#### Problem statement
Output, word for word, every line from the start of the listing down to and including the line that contains "for node in"; include nothing else.

#### Supplied material
--------------------------------

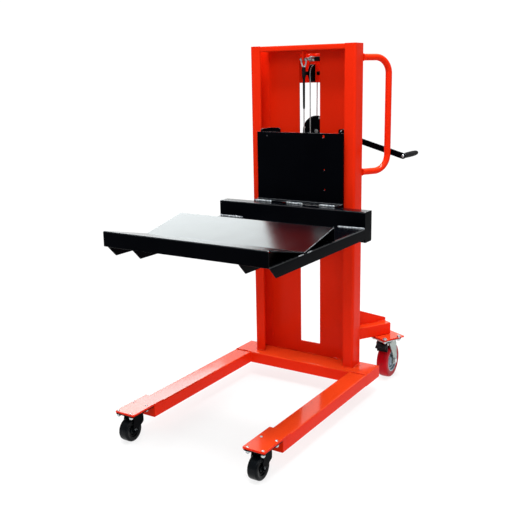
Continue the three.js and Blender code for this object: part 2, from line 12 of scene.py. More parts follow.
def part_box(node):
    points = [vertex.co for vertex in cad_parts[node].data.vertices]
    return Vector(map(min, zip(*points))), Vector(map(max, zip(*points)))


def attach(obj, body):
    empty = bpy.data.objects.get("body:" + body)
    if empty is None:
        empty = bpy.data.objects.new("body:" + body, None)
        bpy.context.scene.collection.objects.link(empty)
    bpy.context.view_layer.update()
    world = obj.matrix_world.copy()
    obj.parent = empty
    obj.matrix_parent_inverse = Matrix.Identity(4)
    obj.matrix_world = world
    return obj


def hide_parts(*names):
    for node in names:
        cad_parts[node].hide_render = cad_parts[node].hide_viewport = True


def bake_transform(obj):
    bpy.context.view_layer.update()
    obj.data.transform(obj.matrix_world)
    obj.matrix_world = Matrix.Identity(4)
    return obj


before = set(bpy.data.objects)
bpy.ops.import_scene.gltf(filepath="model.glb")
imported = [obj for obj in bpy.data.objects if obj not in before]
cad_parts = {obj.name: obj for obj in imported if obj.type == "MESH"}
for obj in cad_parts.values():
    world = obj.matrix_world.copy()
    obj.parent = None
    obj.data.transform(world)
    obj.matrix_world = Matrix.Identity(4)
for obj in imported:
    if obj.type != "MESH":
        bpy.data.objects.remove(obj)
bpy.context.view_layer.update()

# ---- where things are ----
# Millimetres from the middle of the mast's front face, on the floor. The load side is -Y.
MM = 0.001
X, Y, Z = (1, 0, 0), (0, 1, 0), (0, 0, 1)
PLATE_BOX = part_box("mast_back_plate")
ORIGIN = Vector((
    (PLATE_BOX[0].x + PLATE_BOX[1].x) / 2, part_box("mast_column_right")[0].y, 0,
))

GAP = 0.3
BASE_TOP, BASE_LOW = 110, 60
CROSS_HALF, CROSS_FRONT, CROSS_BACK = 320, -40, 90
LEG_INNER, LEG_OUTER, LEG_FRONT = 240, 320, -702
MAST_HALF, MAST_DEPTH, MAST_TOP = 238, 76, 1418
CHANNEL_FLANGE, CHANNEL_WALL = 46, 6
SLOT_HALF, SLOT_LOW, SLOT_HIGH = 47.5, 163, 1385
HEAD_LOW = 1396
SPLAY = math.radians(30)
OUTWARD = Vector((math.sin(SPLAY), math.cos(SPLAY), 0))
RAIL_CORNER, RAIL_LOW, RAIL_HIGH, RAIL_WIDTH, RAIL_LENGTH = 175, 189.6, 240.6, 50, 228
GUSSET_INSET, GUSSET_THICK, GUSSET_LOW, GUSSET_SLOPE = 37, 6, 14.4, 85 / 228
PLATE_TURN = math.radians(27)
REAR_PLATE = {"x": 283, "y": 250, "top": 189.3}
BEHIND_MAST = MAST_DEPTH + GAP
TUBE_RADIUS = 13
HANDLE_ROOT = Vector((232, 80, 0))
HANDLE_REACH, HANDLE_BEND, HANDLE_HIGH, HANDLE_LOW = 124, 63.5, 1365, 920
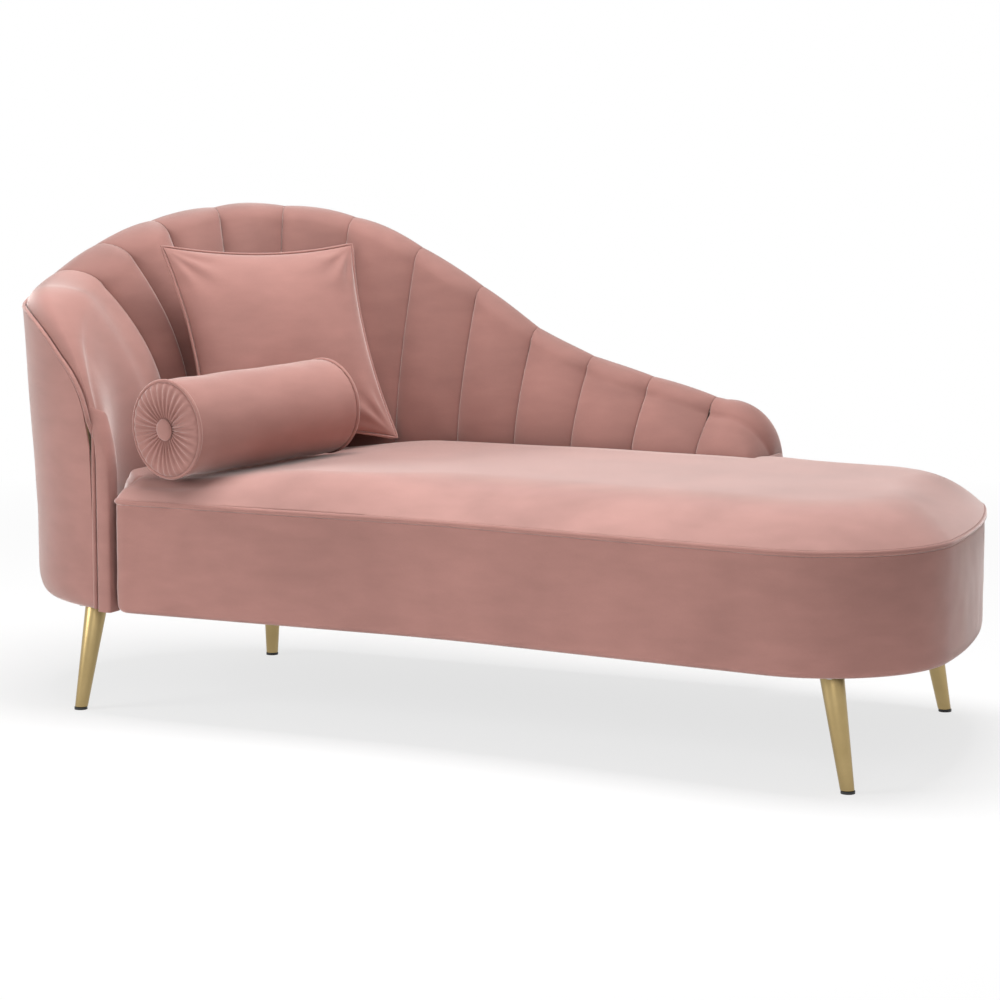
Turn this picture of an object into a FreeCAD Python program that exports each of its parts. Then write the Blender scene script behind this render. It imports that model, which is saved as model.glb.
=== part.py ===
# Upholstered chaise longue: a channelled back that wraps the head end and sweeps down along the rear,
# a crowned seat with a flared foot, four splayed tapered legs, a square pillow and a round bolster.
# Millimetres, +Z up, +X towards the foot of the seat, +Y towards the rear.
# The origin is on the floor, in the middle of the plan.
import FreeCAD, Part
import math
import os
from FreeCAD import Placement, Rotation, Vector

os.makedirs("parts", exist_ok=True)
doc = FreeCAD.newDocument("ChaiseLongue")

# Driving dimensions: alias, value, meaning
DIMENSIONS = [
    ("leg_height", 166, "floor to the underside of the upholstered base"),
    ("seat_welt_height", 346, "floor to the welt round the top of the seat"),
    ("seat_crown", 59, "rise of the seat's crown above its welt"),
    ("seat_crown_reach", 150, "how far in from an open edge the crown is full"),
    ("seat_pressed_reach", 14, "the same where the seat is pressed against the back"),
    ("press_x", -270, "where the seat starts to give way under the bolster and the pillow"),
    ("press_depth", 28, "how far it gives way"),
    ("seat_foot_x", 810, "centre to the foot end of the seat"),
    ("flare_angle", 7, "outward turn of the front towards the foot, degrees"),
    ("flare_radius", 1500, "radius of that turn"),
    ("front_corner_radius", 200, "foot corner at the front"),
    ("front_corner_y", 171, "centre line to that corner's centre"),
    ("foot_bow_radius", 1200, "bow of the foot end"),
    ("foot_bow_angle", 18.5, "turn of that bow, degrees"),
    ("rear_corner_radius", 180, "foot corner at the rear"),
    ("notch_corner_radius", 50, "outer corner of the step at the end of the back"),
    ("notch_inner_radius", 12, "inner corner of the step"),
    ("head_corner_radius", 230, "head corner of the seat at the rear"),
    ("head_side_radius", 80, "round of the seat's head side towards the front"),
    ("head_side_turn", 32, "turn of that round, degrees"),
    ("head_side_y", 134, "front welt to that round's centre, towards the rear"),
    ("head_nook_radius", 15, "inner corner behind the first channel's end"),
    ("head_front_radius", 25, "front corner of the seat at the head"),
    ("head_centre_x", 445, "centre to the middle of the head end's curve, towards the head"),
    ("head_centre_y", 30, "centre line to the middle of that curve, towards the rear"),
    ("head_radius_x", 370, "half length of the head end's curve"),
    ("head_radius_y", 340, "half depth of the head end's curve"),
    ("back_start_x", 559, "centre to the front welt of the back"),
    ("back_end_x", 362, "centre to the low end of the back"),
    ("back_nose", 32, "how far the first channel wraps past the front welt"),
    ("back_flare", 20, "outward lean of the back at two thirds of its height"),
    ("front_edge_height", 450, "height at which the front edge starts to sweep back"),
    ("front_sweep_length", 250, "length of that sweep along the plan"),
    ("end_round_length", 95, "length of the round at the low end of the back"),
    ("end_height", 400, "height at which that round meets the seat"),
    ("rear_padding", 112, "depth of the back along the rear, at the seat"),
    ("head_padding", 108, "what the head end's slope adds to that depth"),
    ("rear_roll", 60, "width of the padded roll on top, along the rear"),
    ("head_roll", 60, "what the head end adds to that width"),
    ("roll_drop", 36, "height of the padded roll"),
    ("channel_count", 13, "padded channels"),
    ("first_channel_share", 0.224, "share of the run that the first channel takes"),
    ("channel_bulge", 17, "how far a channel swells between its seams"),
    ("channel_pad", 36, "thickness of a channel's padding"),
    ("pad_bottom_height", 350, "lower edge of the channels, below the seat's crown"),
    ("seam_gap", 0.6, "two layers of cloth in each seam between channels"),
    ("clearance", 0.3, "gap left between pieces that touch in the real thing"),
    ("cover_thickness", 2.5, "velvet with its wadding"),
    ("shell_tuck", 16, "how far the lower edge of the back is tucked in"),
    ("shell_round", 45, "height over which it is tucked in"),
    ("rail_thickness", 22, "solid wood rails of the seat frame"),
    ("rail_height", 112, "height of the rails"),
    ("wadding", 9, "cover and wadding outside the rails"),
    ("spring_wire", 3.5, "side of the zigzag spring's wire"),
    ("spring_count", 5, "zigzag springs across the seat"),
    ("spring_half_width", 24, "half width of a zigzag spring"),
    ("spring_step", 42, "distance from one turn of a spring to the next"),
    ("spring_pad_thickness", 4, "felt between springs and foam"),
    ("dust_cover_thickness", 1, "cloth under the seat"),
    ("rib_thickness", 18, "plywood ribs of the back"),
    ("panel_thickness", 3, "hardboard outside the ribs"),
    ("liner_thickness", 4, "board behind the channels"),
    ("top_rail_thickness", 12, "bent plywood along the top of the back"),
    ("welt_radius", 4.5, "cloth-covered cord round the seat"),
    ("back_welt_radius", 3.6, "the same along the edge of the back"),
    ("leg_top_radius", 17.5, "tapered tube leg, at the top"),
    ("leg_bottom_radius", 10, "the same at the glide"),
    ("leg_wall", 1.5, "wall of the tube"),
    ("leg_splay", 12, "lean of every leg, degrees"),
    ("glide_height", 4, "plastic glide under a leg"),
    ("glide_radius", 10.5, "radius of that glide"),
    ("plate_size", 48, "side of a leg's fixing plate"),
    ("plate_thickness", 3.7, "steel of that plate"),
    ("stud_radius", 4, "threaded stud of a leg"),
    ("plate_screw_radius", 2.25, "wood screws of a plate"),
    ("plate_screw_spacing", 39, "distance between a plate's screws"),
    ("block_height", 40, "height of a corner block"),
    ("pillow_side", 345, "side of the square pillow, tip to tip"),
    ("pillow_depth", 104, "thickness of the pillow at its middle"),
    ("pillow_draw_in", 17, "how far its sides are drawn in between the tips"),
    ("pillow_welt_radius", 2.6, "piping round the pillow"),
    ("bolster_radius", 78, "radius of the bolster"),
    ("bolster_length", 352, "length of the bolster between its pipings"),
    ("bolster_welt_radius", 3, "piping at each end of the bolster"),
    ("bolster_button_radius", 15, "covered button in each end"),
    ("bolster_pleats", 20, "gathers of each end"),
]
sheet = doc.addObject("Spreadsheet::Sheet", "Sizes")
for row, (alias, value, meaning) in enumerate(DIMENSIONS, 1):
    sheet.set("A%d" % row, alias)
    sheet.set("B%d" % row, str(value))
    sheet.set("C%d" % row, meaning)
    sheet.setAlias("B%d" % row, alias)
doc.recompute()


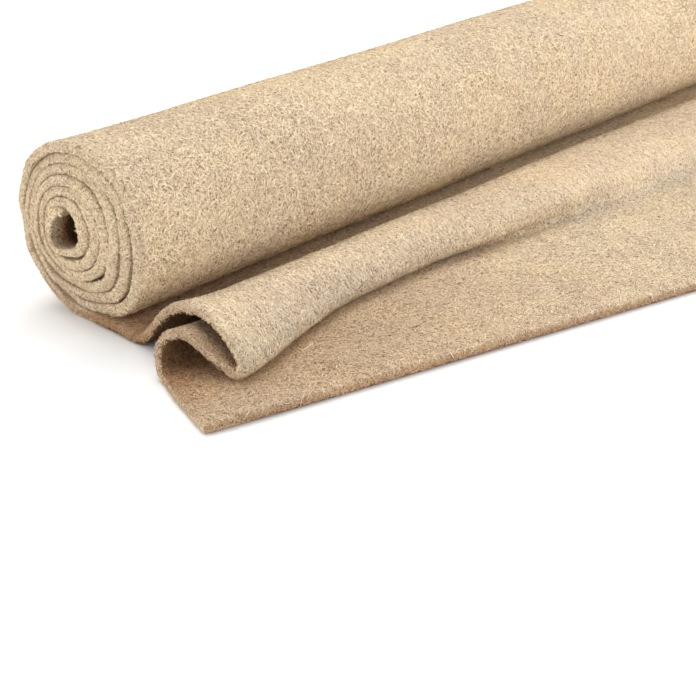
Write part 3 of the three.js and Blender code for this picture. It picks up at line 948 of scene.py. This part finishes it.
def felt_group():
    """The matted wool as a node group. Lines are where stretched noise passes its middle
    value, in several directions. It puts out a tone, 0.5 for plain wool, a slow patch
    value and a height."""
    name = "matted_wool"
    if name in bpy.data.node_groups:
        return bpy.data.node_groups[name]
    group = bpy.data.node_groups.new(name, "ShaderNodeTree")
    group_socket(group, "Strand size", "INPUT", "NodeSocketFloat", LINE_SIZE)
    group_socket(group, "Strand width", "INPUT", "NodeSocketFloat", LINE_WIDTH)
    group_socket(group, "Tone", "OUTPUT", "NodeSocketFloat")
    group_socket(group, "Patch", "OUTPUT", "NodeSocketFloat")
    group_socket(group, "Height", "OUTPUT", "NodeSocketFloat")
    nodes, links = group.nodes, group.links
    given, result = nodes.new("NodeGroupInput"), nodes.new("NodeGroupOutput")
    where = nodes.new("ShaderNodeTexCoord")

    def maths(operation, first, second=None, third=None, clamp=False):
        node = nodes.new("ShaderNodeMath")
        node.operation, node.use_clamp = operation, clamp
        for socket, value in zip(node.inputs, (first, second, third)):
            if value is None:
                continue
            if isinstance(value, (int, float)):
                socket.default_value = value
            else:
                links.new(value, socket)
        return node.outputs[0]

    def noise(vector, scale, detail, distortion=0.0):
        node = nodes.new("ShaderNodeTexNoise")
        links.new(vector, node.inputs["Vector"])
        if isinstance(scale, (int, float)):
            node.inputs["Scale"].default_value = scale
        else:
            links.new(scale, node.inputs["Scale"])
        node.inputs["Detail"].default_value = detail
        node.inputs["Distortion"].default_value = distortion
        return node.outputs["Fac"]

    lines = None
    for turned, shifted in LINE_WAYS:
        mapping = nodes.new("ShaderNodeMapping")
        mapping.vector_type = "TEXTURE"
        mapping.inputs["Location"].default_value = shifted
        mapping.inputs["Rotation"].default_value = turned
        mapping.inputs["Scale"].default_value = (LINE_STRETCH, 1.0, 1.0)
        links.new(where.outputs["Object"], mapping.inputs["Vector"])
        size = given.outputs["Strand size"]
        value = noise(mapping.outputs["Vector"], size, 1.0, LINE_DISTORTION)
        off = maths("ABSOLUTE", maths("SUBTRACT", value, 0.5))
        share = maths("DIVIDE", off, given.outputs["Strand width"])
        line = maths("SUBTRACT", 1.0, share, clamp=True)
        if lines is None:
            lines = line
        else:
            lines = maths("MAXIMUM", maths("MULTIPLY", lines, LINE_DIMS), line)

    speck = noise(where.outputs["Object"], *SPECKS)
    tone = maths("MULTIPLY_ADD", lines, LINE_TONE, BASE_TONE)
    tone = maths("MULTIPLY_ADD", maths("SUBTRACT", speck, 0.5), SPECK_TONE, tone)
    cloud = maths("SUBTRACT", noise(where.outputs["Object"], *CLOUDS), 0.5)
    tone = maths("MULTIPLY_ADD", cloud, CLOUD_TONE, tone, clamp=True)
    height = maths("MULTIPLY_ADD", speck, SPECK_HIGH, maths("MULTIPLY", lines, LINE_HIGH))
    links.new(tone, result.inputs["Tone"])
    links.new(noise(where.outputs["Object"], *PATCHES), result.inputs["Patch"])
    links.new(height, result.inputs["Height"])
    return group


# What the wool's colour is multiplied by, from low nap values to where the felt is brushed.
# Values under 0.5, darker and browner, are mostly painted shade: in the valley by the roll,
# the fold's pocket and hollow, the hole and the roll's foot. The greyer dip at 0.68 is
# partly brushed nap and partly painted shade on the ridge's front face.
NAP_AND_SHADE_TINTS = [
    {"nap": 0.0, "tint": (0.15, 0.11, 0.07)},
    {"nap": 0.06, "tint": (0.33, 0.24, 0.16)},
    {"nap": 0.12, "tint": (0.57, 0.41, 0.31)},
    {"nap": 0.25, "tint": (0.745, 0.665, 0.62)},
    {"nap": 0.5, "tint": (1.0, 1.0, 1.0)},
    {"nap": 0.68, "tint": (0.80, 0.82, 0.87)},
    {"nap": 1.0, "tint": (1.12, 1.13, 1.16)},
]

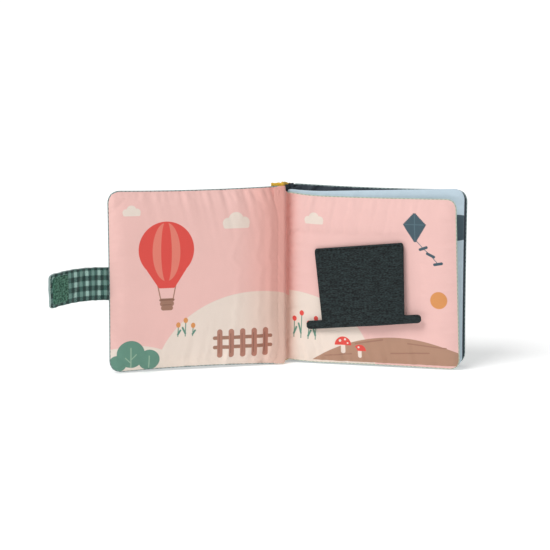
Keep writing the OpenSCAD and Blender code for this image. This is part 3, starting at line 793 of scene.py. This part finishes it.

--------------------------------

#### Final result
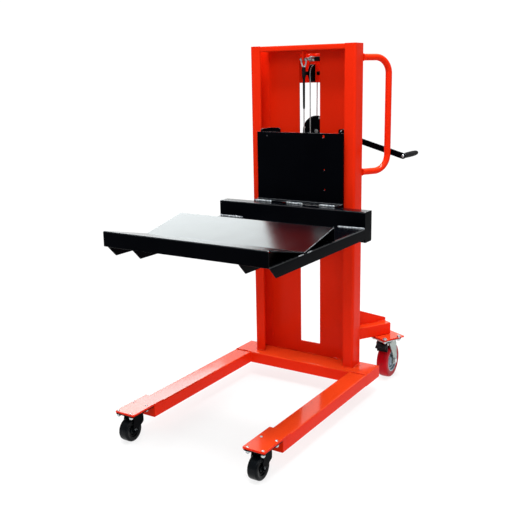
Continue the three.js and Blender code for this object: part 2, from line 12 of scene.py. More parts follow.
def part_box(node):
    points = [vertex.co for vertex in cad_parts[node].data.vertices]
    return Vector(map(min, zip(*points))), Vector(map(max, zip(*points)))


def attach(obj, body):
    empty = bpy.data.objects.get("body:" + body)
    if empty is None:
        empty = bpy.data.objects.new("body:" + body, None)
        bpy.context.scene.collection.objects.link(empty)
    bpy.context.view_layer.update()
    world = obj.matrix_world.copy()
    obj.parent = empty
    obj.matrix_parent_inverse = Matrix.Identity(4)
    obj.matrix_world = world
    return obj


def hide_parts(*names):
    for node in names:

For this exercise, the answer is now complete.